Bode, P. K., et al. (2011). “MAGEC2 is a sensitive and novel marker for seminoma: a tissue microarray analysis of 325 testicular germ cell tumors.” Mod Pathol 24(6): 829-835. PubMed
Melanoma-associated gene C2 (MAGEC2) is a recently identified cancer testis antigen expressed in normal testicular and placental tissue. It has been detected in some human carcinomas, but its expression in primary testicular germ cell tumors is unknown. Immunohistochemistry was used to study MAGEC2 protein in 325 primary testicular germ cell tumors, including 94 mixed germ cell tumors. Seminomatous and non-seminomatous components were separately arranged and evaluated on tissue microarrays. MAGEC2 expression was compared with POU5F1 (OCT3/4), SOX2, SOX17, KIT and TNFRSF8 (CD30). The mouse monoclonal anti-MAGEC2 antibody (clone LX-CT10.5) revealed a nuclear MAGEC2 expression with little or no background staining. MAGEC2 expression was found in 238 of 254 seminomas (94%), but not in embryonal carcinomas (n=89). POU5F1 (OCT3/4) was positive in 97% of seminomas and all embryonal carcinomas. In contrast, KIT was positive in 94% of seminoma but also in 8% of embryonal carcinomas. TNFRSF8 (CD30) and SOX2 were negative in seminoma and positive in embryonal carcinoma (96 and 90%, respectively). SOX17 was positive in 94% of seminoma and negative in embryonal carcinoma. We conclude that MAGEC2 allows a reliable distinction of seminoma from embryonal carcinomas. Therefore, MAGEC2 represents an additional tool for the differential diagnosis of testicular germ cell tumors.

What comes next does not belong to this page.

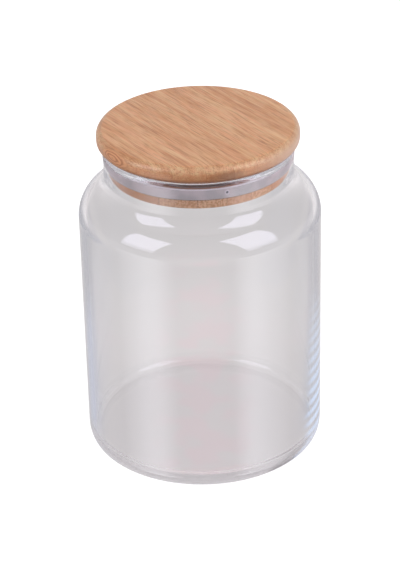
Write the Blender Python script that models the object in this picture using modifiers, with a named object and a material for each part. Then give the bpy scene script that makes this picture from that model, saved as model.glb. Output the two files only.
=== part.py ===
"""Glass storage jar with a bamboo lid.

The jar is one turned glass shell with a flowing shoulder and a narrower neck. The lid is a board of
edge-glued bamboo strips, turned to a disc with a plug below it, and a soft seal ring sits in a groove
round the plug. Lengths are in metres, +Z is up, and the origin is under the jar's axis on the table.
The bamboo strips run along X.
"""

import math

import bpy

# Glass body, from the table up
JAR_HEIGHT = 0.1496
BODY_RADIUS = 0.055
BODY_WALL = 0.0030
FLOOR_THICKNESS = 0.0055
FLOOR_FILLET = 0.0050
HEEL_WIDTH = 0.0034
HEEL_HEIGHT = 0.0065
FOOT_RING_WIDTH = 0.0076
PUSH_UP = 0.0008

# Glass shoulder, neck and lip
SHOULDER_WIDTH = 0.0120
SHOULDER_BEND = 0.0145
COVE_BEND = 0.0085
NECK_LENGTH = 0.0151
NECK_WALL = 0.0026
LIP_ROUND_HEIGHT = 0.0030
LIP_INNER_ROUND = 0.0011

# Lid board: a disc that rests over the lip and a plug that hangs in the mouth
DISC_THICKNESS = 0.0073
DISC_OVERHANG = 0.0025
DISC_TOP_ROUND = 0.0035
DISC_UNDER_ROUND = 0.0017
PLUG_DEPTH = 0.0144
PLUG_EDGE_ROUND = 0.0006
PLUG_CLEARANCE = 0.0010

# Bamboo strips that the board is glued up from
STRIP_COUNT = 8
GLUE_LINE = 0.0003
EDGE_STRIP_HOLD = 0.0024

# Seal ring in the plug's groove
SEAL_THICKNESS = 0.0033
SEAL_HEIGHT = 0.0062
SEAL_DROP = 0.0034
SEAL_ROUND = 0.0009
SEAL_FIT = 0.0003

# Running gap between glass and what rests on it or slides in it
REST_GAP = 0.0003

# How far a cutter passes the material that it cuts
CUTTER_OVERRUN = 0.0050

# Points of a turned section that lie closer than this at the axis become one
AXIS_MERGE = 0.00001

# Facets of every turned piece, and steps of the arcs in their profiles
TURN_SEGMENTS = 64
FINE_ARC = 8
MEDIUM_ARC = 5
SMALL_ARC = 3
PUSH_UP_STEPS = 4

# Sizes that follow from the ones above
NECK_RADIUS = BODY_RADIUS - SHOULDER_WIDTH
BORE_RADIUS = NECK_RADIUS - NECK_WALL
INNER_RADIUS = BODY_RADIUS - BODY_WALL
COVE_START = JAR_HEIGHT - NECK_LENGTH
SEAT_HEIGHT = JAR_HEIGHT + REST_GAP
DISC_RADIUS = NECK_RADIUS + DISC_OVERHANG
PLUG_RADIUS = BORE_RADIUS - PLUG_CLEARANCE
SEAL_RADIUS = BORE_RADIUS - REST_GAP
GROOVE_RADIUS = SEAL_RADIUS - SEAL_THICKNESS - SEAL_FIT

# Finishes: colour, and roughness from 0, mirror smooth, to 1
GLASS_COLOUR = (0.83, 0.84, 0.86, 0.35)
GLASS_ROUGHNESS = 0.03
SEAL_COLOUR = (0.66, 0.65, 0.72, 1.0)
SEAL_ROUGHNESS = 0.35
BAMBOO_COLOURS = ((0.56, 0.34, 0.20, 1.0), (0.62, 0.39, 0.23, 1.0), (0.59, 0.35, 0.21, 1.0))
BAMBOO_ROUGHNESS = 0.5


def make_material(name, colour, roughness, clear=False):
    """Return a Principled material of one colour and roughness; a clear one lets light through."""
    material = bpy.data.materials.new(name)
    material.use_nodes = True
    shader = material.node_tree.nodes["Principled BSDF"]
    shader.inputs["Base Color"].default_value = colour
    shader.inputs["Roughness"].default_value = roughness
    shader.inputs["Metallic"].default_value = 0.0
    shader.inputs["Transmission Weight"].default_value = float(clear)
    material.diffuse_color = colour
    return material


def arc(centre, radii, start, end, steps):
    """Return points on an elliptical arc from start to end, in degrees from the outward direction."""
    points = []
    for step in range(steps + 1):
        angle = math.radians(start + (end - start) * step / steps)
        points.append((centre[0] + radii[0] * math.cos(angle), centre[1] + radii[1] * math.sin(angle)))
    return points


def shoulder_angle(width, shoulder_bend, cove_bend):
    """Return the steepest slope, in degrees, of two bends that together step in by width."""
    return math.degrees(math.acos(1.0 - width / (shoulder_bend + cove_bend)))


def shoulder_curve(wall_radius, neck_radius, shoulder_bend, cove_bend):
    """Return the flowing curve from the neck down to the wall: a cove, then a round shoulder."""
    slope = shoulder_angle(wall_radius - neck_radius, shoulder_bend, cove_bend)
    drop = (shoulder_bend + cove_bend) * math.sin(math.radians(slope))
    cove_centre = (neck_radius + cove_bend, COVE_START)
    shoulder_centre = (wall_radius - shoulder_bend, COVE_START - drop)
    cove = arc(cove_centre, (cove_bend, cove_bend), 180.0, 180.0 + slope, MEDIUM_ARC)
    shoulder = arc(shoulder_centre, (shoulder_bend, shoulder_bend), slope, 0.0, FINE_ARC)
    return cove + shoulder[1:]


def lip_curve():
    """Return the fire-polished lip, from the mouth over the crest to the neck's outside."""
    crest_radius = BORE_RADIUS + LIP_INNER_ROUND
    inner = arc(
        (crest_radius, JAR_HEIGHT - LIP_INNER_ROUND),
        (LIP_INNER_ROUND, LIP_INNER_ROUND),
        180.0,
        90.0,
        SMALL_ARC,
    )
    outer = arc(
        (crest_radius, JAR_HEIGHT - LIP_ROUND_HEIGHT),
        (NECK_WALL - LIP_INNER_ROUND, LIP_ROUND_HEIGHT),
        90.0,
        0.0,
        MEDIUM_ARC,
    )
    return inner + outer[1:]


def glass_profile():
    """Return the jar's section: floor, inside, lip, outside and foot, from axis to axis."""
    floor_bend = arc(
        (INNER_RADIUS - FLOOR_FILLET, FLOOR_THICKNESS + FLOOR_FILLET),
        (FLOOR_FILLET, FLOOR_FILLET),
        -90.0,
        0.0,
        MEDIUM_ARC,
    )
    inside = shoulder_curve(INNER_RADIUS, BORE_RADIUS, SHOULDER_BEND - BODY_WALL, COVE_BEND + NECK_WALL)
    outside = shoulder_curve(BODY_RADIUS, NECK_RADIUS, SHOULDER_BEND, COVE_BEND)
    heel = arc((BODY_RADIUS - HEEL_WIDTH, HEEL_HEIGHT), (HEEL_WIDTH, HEEL_HEIGHT), 0.0, -90.0, MEDIUM_ARC)
    push_up_radius = BODY_RADIUS - HEEL_WIDTH - FOOT_RING_WIDTH
    push_up = []
    for step in range(PUSH_UP_STEPS + 1):
        share = step / PUSH_UP_STEPS
        height = PUSH_UP * 0.5 * (1.0 - math.cos(math.pi * share))
        push_up.append((push_up_radius * (1.0 - share), height))
    floor = [(0.0, FLOOR_THICKNESS)]
    return floor + floor_bend + inside[::-1] + lip_curve() + outside + heel + push_up


def lid_profile():
    """Return the lid board's section about its seat height: disc, plug and groove, axis to axis."""
    groove_top = -SEAL_DROP
    groove_bottom = -SEAL_DROP - SEAL_HEIGHT - 2.0 * SEAL_FIT
    top_round = arc(
        (DISC_RADIUS - DISC_TOP_ROUND, DISC_THICKNESS - DISC_TOP_ROUND),
        (DISC_TOP_ROUND, DISC_TOP_ROUND),
        90.0,
        0.0,
        MEDIUM_ARC,
    )
    under_round = arc(
        (DISC_RADIUS - DISC_UNDER_ROUND, DISC_UNDER_ROUND),
        (DISC_UNDER_ROUND, DISC_UNDER_ROUND),
        0.0,
        -90.0,
        SMALL_ARC,
    )
    groove = [
        (PLUG_RADIUS, 0.0),
        (PLUG_RADIUS, groove_top),
        (GROOVE_RADIUS, groove_top),
        (GROOVE_RADIUS, groove_bottom),
        (PLUG_RADIUS, groove_bottom),
    ]
    plug_edge = arc(
        (PLUG_RADIUS - PLUG_EDGE_ROUND, PLUG_EDGE_ROUND - PLUG_DEPTH),
        (PLUG_EDGE_ROUND, PLUG_EDGE_ROUND),
        0.0,
        -90.0,
        SMALL_ARC,
    )
    return [(0.0, DISC_THICKNESS)] + top_round + under_round + groove + plug_edge + [(0.0, -PLUG_DEPTH)]


def seal_profile():
    """Return the seal ring's closed section about the lid's seat height, outer side first."""
    top = -SEAL_DROP - SEAL_FIT
    bottom = top - SEAL_HEIGHT
    inner = SEAL_RADIUS - SEAL_THICKNESS
    radii = (SEAL_ROUND, SEAL_ROUND)
    corners = (
        ((SEAL_RADIUS - SEAL_ROUND, top - SEAL_ROUND), 90.0),
        ((SEAL_RADIUS - SEAL_ROUND, bottom + SEAL_ROUND), 0.0),
        ((inner + SEAL_ROUND, bottom + SEAL_ROUND), -90.0),
        ((inner + SEAL_ROUND, top - SEAL_ROUND), -180.0),
    )
    section = []
    for centre, start in corners:
        section += arc(centre, radii, start, start - 90.0, SMALL_ARC)
    return section


def turned(name, profile, closed, material, collection, parent):
    """Turn a section about Z into one smooth-shaded solid that hangs on its parent."""
    count = len(profile)
    edges = [(index, index + 1) for index in range(count - 1)]
    if closed:
        edges.append((count - 1, 0))
    mesh = bpy.data.meshes.new(name)
    mesh.from_pydata([(radius, 0.0, height) for radius, height in profile], edges, [])
    mesh.materials.append(material)
    piece = bpy.data.objects.new(name, mesh)
    collection.objects.link(piece)
    piece.parent = parent
    screw = piece.modifiers.new("turn", "SCREW")
    screw.axis = "Z"
    screw.angle = math.tau
    screw.steps = TURN_SEGMENTS
    screw.render_steps = TURN_SEGMENTS
    screw.use_merge_vertices = True
    screw.merge_threshold = AXIS_MERGE
    screw.use_smooth_shade = True
    return piece


def make_axis(name, height, collection, parent):
    """Return an empty on the jar's axis at a height above its parent."""
    axis = bpy.data.objects.new(name, None)
    axis.location = (0.0, 0.0, height)
    axis.parent = parent
    collection.objects.link(axis)
    return axis


def strip_edges():
    """Return the strips' edges across the board; the two outer ones reach past the rim."""
    inner_half = GROOVE_RADIUS - EDGE_STRIP_HOLD
    inner_count = STRIP_COUNT - 2
    edges = [-DISC_RADIUS - CUTTER_OVERRUN]
    for index in range(inner_count + 1):
        edges.append(inner_half * (2.0 * index / inner_count - 1.0))
    edges.append(DISC_RADIUS + CUTTER_OVERRUN)
    return edges


def make_strip_cutter(name, low, high, collection, parent):
    """Return the box that keeps the board between two edges, less half a glue line on each side."""
    length = 2.0 * (DISC_RADIUS + CUTTER_OVERRUN)
    height = DISC_THICKNESS + PLUG_DEPTH + 2.0 * CUTTER_OVERRUN
    bpy.ops.mesh.primitive_cube_add(size=1.0)
    cutter = bpy.context.active_object
    for owner in list(cutter.users_collection):
        owner.objects.unlink(cutter)
    collection.objects.link(cutter)
    cutter.name = name
    cutter.parent = parent
    cutter.scale = (length, high - low - GLUE_LINE, height)
    cutter.location = (0.0, (low + high) / 2.0, (DISC_THICKNESS - PLUG_DEPTH) / 2.0)
    cutter.display_type = "WIRE"
    cutter.hide_render = True
    return cutter


def make_lid(parts, cutters, parent):
    """Make the lid's strips, each the turned board cut down to its own place across the lid."""
    board = lid_profile()
    edges = strip_edges()
    bamboos = []
    for index, colour in enumerate(BAMBOO_COLOURS):
        bamboos.append(make_material(f"bamboo_{index + 1}", colour, BAMBOO_ROUGHNESS))
    for index in range(STRIP_COUNT):
        number = index + 1
        low, high = edges[index], edges[index + 1]
        strip = turned(f"lid_strip_{number}", board, False, bamboos[index % len(bamboos)], parts, parent)
        cutter = make_strip_cutter(f"strip_cutter_{number}", low, high, cutters, parent)
        cut = strip.modifiers.new("strip", "BOOLEAN")
        cut.operation = "INTERSECT"
        cut.solver = "EXACT"
        cut.object = cutter


def clear_scene():
    """Remove whatever objects the open file holds."""
    for leftover in list(bpy.data.objects):
        bpy.data.objects.remove(leftover, do_unlink=True)


def main():
    """Build the jar, its seal ring and its lid."""
    clear_scene()
    parts = bpy.data.collections.new("glass_jar_with_bamboo_lid")
    cutters = bpy.data.collections.new("cutters")
    for collection in (parts, cutters):
        bpy.context.scene.collection.children.link(collection)
    jar_axis = make_axis("jar_axis", 0.0, parts, None)
    lift_axis = make_axis("lid_lift_axis", SEAT_HEIGHT, parts, jar_axis)
    twist_axis = make_axis("lid_twist_axis", 0.0, parts, lift_axis)
    glass = make_material("clear_glass", GLASS_COLOUR, GLASS_ROUGHNESS, clear=True)
    seal = make_material("clear_silicone", SEAL_COLOUR, SEAL_ROUGHNESS)
    turned("glass_jar", glass_profile(), False, glass, parts, jar_axis)
    turned("seal_ring", seal_profile(), True, seal, parts, lift_axis)
    make_lid(parts, cutters, twist_axis)


main()
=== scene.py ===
"""Looks of a clear glass storage jar that is closed by a bamboo lid with a soft seal ring.

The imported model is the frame. Every piece here stands for one of its nodes, in the same place: the
blown glass, the seal ring, and the eight edge-glued strips that the lid was turned from. Lengths are in
metres, +Z is up, and the bamboo strips run along X.
"""

from __future__ import annotations

import logging
import math
from dataclasses import dataclass, field
from enum import Enum
from functools import partial, reduce

import bmesh
import bpy
from bpy.types import ID, Material, Mesh, Node, NodeSocket, NodeTree, Object
from mathutils import Matrix, Vector

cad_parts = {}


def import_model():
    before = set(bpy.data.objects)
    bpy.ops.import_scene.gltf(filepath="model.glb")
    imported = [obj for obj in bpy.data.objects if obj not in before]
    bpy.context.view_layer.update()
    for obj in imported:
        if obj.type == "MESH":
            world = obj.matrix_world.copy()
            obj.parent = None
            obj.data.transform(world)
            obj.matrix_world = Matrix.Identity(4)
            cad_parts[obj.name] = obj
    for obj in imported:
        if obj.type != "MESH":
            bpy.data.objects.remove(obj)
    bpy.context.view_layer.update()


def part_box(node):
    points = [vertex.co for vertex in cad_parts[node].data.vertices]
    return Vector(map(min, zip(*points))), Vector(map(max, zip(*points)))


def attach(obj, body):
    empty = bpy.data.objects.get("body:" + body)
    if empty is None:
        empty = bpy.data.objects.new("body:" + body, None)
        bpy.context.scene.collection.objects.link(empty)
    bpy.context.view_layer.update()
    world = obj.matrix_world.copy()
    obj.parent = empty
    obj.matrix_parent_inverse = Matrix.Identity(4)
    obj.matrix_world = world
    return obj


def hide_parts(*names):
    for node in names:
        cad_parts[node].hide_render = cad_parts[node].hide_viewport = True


LOG = logging.getLogger("glass_jar")
Point = tuple[float, float]
Pair = tuple[float, float]
Place = tuple[float, float, float]
Colour = tuple[float, float, float]


class Body(Enum):
    """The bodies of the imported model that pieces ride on."""

    JAR = "jar"
    SEAL = "seal"
    LID = "lid"


class Slot(Enum):
    """The record's material slots."""

    GLASS = "clear_glass"
    SILICONE = "clear_silicone"
    BAMBOO = "bamboo"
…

Zhuang, R., et al. (2006). “Generation of monoclonal antibodies to cancer/testis (CT) antigen CT10/MAGE-C2.” Cancer Immun 6: 7. PubMed
CT10/MAGE-C2 is a recently identified antigen that, typically of cancer/testis (CT) antigens, can be found in various malignant tumors and in normal adult testis. As with many other CT antigens, our knowledge is based mainly on mRNA expression data. In the present study, we describe the generation of mAbs to CT10/MAGE-C2 for the analysis of its protein expression. Newly generated clones were chosen based on their reactivity in ELISA, immunoblotting, and immunohistochemistry (IHC). Emphasis was put on the reactivity of newly generated reagents on formalin-fixed, paraffin-embedded tissue to ensure their applicability to archival material. Eventually we selected two clones, LX-CT10.5 and LX-CT10.9, that showed intense reactivity to CT10/MAGE-C2 protein and CT10/MAGE-C2 mRNA-positive cell lines, but no cross-reactivity with other CT antigens. Both mAbs show superior staining characteristics in IHC and are applicable to frozen and paraffin sections. In testis, CT10/MAGE-C2 displays the typical CT pattern with regard to staining of germ cells, which is intense during the early maturation stages. In tumors, we analyzed a limited number of cases displaying the typical heterogeneous CT expression pattern. Interestingly, immunoreactivity was seen solely in the nucleus: No staining was seen in the cytoplasm of tumor cells.